Dix ans après l’introduction de l’agriculture OGM au Canada, Pat Binns, premier ministre de la petite province agricole de l’île du Prince-Edouard (135 000 habitants) située dans le golfe du Saint-Laurent, veut faire de l’île une zone sans OGM. Agriculteur lui-même, Binns voit dans sa motion «une opportunité de différencier notre production du reste du continent».

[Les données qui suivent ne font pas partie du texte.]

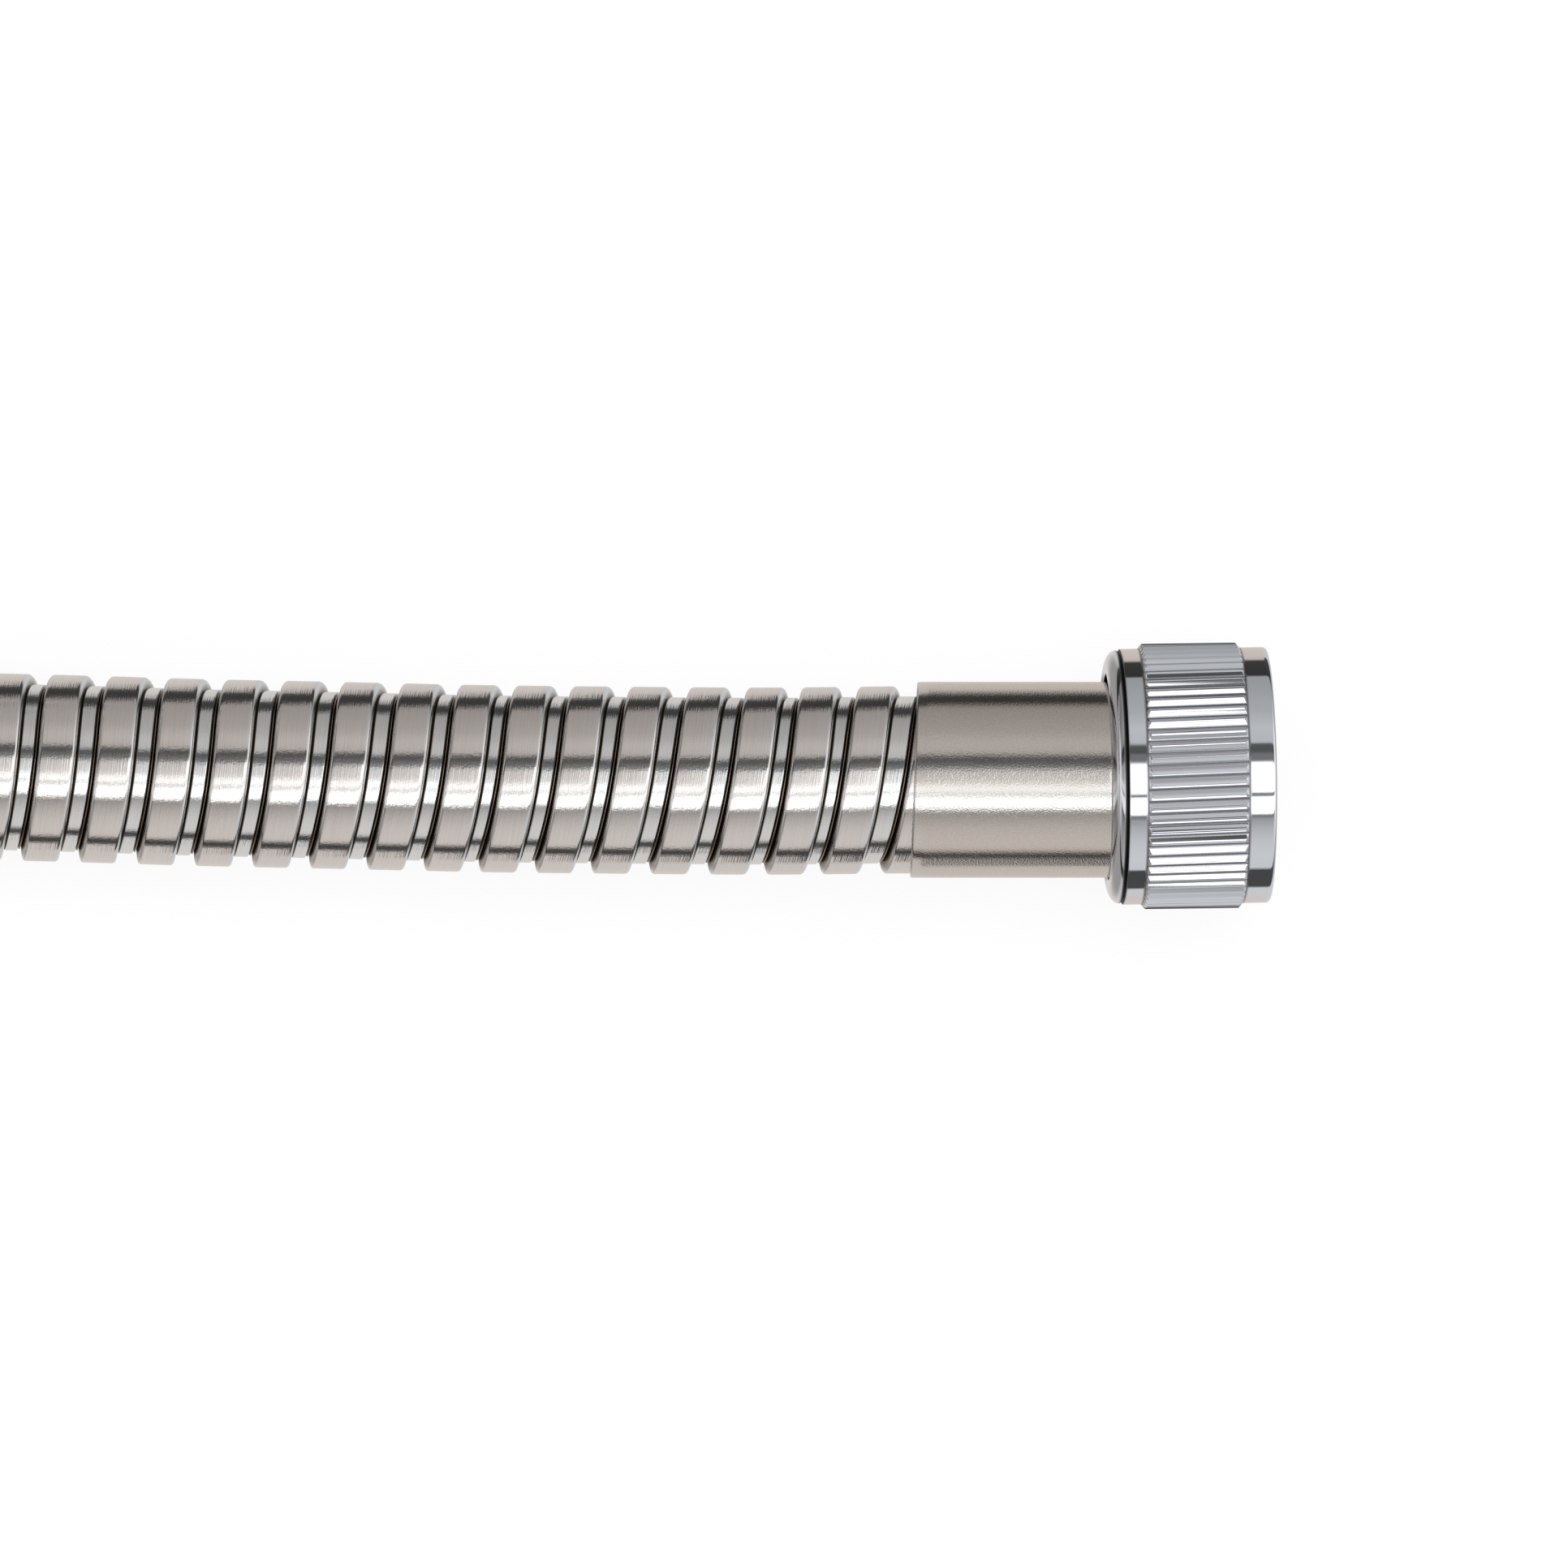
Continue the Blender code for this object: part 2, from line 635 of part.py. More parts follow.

La motion sera soumise aux parlementaires avant la fin de l’année. La décision de la province, comme celle de la Suisse le 27 novembre prochain qui se penchera sur l’initiative «pour des aliments produits sans manipulations génétiques», marquerait-elle un fléchissement dans la courte histoire de l’agriculture transgénique?
Les raisons de la colère
En pleine période de récolte de pommes de terre, production principale de l’île, Jeanne Maki trouve le temps de répondre à nos questions: «Les cultures d’OGM sont connues au Canada pour contaminer les champs non transgéniques». Selon l’agricultrice, si l’île ne fait rien pour se protéger, c’en sera fini de la réputation «sans OGM» pour les pommes de terre insulaires, et pour les semences exportées à plus de 20 pays.
Si elle se réjouit que le débat prenne de l’ampleur, elle se veut aussi lucide: «Je suis sûre que le gouvernement a déjà cédé aux pressions de l’industrie et du Gouvernement américain en faveur des OGM.» Même avis chez Sharon Labchuk, cheffe du Parti vert et militante à Charlottetown, la petite capitale provinciale: «Notre statut d’île est notre seul outil de marketing.

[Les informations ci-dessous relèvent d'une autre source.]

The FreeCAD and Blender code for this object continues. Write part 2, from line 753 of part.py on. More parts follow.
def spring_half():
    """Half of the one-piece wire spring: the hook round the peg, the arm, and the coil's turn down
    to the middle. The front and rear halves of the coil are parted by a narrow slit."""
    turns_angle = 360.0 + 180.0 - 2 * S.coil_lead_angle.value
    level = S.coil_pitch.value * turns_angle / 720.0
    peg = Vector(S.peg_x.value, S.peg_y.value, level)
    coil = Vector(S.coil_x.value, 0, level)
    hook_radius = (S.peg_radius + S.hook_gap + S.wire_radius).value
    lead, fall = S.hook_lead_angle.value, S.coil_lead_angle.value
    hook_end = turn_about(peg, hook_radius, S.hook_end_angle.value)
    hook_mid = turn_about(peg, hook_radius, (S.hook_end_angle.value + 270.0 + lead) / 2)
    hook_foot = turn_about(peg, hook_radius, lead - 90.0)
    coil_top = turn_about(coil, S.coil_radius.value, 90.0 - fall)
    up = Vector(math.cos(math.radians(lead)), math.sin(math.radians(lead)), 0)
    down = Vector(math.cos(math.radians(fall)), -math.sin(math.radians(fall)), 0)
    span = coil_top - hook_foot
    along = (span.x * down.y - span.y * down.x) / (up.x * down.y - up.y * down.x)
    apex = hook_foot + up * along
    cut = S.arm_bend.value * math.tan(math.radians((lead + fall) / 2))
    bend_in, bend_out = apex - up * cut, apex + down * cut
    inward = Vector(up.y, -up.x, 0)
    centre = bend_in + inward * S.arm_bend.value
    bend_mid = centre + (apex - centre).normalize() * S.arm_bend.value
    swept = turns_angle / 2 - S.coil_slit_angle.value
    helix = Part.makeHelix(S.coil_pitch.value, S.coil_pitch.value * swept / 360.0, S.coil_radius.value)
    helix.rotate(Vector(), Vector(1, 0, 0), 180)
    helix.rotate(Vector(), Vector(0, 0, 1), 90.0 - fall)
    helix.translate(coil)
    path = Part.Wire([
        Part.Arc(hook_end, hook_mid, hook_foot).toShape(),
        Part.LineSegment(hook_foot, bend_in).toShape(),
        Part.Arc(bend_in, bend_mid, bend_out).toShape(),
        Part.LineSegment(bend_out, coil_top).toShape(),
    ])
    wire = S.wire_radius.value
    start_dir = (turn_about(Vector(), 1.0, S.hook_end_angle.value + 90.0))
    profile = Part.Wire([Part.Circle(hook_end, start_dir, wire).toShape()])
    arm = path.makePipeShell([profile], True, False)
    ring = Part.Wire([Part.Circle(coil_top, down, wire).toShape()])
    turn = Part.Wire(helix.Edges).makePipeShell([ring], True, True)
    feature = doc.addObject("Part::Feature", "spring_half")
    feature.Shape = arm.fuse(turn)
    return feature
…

En nous déclarant 100% libres d’OGM, nous intéresserons des marchés plus lucratifs que si nous produisions la même chose que le marché global».

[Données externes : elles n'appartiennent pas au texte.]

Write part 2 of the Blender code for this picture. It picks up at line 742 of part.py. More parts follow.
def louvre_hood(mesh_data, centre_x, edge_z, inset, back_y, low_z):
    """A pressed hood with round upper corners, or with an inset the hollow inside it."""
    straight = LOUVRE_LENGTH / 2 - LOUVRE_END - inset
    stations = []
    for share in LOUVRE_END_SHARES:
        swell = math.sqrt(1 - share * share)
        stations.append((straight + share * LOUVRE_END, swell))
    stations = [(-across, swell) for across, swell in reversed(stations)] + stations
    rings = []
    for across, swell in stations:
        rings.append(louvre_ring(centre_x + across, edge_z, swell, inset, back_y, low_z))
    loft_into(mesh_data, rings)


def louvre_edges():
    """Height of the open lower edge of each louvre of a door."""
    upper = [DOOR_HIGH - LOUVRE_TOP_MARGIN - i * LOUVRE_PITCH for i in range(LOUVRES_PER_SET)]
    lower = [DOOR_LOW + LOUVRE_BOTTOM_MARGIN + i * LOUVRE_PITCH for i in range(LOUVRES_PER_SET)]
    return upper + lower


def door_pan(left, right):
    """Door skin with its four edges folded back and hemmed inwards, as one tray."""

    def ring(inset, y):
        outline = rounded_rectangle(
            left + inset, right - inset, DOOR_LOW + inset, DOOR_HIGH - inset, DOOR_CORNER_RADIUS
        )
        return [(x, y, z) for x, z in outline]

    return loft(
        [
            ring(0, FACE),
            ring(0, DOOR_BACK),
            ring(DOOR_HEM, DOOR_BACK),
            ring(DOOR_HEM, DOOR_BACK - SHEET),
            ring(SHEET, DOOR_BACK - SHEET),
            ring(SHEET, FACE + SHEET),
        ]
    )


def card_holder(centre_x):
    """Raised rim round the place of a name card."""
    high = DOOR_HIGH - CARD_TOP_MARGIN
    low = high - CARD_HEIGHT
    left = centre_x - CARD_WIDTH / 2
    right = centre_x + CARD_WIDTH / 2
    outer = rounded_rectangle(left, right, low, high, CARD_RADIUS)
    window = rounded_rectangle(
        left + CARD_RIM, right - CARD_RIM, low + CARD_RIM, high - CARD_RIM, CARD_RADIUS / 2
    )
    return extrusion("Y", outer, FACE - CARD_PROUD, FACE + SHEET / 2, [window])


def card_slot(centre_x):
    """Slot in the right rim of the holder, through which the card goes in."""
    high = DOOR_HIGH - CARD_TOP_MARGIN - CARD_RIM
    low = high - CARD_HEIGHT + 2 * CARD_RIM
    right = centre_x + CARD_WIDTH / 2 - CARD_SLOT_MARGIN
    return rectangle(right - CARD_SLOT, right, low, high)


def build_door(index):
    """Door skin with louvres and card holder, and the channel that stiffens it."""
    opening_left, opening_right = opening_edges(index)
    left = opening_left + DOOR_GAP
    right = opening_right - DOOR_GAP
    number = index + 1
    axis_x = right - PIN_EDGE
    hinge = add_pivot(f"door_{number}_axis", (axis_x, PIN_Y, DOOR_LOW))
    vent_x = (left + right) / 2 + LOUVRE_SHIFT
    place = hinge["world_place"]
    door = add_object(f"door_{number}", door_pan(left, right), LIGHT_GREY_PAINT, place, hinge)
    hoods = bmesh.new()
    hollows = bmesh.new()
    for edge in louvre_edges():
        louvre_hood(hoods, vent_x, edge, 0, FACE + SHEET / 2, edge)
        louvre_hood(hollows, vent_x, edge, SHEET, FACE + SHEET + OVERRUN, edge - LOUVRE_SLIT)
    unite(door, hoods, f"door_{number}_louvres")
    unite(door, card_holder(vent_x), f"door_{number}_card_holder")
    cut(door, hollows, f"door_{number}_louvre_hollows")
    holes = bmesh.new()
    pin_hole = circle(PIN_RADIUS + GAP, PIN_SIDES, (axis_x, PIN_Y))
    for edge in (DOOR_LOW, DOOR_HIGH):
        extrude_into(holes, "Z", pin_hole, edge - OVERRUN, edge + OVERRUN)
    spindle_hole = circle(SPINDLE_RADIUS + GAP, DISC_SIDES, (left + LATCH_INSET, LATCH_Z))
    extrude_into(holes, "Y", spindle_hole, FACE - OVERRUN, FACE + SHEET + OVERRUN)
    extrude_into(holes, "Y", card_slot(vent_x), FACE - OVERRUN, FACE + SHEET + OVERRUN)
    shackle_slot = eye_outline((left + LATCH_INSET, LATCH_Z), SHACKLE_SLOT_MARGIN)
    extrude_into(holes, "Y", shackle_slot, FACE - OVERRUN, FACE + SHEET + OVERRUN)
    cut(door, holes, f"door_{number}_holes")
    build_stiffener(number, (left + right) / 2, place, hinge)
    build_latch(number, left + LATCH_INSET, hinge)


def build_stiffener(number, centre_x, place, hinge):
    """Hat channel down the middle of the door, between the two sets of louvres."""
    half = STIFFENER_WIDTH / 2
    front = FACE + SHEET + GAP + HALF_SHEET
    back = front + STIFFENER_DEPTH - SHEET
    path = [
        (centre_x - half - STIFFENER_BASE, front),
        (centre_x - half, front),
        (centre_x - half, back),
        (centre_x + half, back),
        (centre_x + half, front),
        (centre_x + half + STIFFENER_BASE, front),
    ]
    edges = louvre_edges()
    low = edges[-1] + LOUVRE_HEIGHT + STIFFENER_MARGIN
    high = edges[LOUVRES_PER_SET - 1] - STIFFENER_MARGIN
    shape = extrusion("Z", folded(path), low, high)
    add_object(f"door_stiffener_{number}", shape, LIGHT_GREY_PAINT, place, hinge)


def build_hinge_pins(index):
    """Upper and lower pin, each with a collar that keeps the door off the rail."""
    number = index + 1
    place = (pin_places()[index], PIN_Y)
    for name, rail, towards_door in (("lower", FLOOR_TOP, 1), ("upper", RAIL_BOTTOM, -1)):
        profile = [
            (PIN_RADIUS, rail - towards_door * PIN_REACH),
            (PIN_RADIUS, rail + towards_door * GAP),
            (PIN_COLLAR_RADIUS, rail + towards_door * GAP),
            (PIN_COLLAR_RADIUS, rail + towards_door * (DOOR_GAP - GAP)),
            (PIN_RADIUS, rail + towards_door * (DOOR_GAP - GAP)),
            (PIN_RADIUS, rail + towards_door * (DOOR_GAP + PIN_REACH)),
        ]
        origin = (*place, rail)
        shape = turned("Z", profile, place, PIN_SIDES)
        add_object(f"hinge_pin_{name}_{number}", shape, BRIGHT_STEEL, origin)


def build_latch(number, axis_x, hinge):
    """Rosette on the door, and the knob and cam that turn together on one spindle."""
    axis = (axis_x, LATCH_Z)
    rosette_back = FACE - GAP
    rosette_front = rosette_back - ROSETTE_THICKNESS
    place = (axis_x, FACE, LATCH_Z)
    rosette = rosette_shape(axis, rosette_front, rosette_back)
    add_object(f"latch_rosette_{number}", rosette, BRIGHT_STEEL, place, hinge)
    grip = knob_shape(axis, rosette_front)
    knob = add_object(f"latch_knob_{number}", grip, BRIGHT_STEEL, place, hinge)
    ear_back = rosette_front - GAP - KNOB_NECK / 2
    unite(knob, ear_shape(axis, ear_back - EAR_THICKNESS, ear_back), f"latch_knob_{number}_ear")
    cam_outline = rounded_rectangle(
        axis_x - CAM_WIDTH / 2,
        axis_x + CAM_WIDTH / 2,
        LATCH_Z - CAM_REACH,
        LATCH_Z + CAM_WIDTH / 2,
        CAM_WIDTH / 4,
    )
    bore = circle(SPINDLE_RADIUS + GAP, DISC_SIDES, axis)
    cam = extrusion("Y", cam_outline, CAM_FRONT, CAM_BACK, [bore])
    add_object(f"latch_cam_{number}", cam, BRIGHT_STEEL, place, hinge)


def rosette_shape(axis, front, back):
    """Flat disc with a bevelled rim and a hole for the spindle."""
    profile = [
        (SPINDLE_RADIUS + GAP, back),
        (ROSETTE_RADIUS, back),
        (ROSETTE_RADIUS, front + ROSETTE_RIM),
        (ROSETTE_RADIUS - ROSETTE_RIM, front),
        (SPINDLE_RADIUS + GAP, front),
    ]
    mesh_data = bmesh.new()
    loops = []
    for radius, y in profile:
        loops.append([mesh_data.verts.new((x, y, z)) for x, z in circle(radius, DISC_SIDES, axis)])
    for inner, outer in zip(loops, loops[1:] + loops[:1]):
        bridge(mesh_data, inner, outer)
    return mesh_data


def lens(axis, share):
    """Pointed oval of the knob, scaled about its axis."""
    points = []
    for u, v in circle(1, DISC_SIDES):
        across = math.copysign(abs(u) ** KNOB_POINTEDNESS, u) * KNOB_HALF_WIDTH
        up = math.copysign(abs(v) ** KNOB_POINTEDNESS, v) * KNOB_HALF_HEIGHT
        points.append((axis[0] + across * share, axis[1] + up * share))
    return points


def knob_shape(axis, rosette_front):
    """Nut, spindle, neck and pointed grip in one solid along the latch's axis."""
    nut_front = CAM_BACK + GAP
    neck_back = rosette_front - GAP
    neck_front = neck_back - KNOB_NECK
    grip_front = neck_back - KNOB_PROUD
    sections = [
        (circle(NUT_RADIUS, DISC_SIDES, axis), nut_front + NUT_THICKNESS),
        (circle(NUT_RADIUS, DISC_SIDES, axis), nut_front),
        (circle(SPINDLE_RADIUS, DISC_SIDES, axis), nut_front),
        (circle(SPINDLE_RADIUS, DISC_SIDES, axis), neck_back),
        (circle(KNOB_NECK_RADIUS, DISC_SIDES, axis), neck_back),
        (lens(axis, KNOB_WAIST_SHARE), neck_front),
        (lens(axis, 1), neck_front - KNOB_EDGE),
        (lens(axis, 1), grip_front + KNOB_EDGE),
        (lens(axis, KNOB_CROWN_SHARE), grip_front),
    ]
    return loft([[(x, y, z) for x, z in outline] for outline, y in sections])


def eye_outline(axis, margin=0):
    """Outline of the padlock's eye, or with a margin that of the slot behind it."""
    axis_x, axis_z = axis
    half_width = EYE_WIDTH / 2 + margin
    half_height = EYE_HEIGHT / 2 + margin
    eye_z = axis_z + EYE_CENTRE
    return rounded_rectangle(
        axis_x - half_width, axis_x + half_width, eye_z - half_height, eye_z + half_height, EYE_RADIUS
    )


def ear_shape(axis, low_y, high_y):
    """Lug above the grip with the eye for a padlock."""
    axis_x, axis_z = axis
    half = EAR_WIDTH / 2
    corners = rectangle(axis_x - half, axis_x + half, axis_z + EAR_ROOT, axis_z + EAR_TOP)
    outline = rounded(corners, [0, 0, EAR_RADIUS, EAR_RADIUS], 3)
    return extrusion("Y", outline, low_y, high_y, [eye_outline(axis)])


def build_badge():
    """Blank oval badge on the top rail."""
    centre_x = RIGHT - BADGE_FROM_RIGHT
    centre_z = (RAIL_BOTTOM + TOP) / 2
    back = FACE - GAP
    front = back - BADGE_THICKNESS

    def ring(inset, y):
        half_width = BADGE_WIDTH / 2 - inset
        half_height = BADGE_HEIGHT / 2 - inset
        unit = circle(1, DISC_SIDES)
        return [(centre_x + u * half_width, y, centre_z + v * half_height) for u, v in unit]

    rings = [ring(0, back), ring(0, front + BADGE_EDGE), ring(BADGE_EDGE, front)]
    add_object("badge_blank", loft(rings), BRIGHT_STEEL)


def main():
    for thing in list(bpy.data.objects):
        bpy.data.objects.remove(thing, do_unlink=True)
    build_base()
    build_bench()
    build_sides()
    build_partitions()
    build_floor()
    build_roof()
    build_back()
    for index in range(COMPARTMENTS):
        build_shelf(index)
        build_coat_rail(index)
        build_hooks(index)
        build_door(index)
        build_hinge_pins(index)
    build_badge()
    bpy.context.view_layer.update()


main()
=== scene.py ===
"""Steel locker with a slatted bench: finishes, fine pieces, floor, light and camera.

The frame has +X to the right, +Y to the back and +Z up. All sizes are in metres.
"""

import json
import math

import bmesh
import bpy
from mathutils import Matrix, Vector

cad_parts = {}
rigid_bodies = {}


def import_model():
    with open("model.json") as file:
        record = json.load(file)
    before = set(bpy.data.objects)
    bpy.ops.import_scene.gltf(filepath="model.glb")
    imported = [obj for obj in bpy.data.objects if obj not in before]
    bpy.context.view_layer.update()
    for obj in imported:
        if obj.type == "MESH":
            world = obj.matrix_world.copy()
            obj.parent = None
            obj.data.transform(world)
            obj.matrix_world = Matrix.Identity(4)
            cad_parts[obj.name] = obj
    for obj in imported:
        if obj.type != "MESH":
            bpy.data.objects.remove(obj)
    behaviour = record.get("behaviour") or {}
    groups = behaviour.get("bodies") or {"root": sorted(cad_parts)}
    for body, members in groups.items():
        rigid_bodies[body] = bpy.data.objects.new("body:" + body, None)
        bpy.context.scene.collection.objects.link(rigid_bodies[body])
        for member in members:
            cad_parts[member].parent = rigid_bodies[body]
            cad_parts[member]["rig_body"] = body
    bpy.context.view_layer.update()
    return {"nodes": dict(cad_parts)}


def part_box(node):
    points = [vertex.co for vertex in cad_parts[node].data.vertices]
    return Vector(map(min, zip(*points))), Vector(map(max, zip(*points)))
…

En 1999, nous raconte Labchuk, les provinces maritimes de l’Est canadien ont commandé une étude de marché sur les produits bio dans la grande région de Boston. Résultat? Le marché serait porteur et augmenterait exponentiellement. D’ailleurs, McCain, géant canadien de l’alimentation et acheteur principal de la production de l’île, ne commercialise depuis 1999 que des pommes de terre non-OGM. Conséquence directe, la culture de pommes de terre, qui représente le tiers des revenus de l’île, est aujourd’hui 100% non-OGM.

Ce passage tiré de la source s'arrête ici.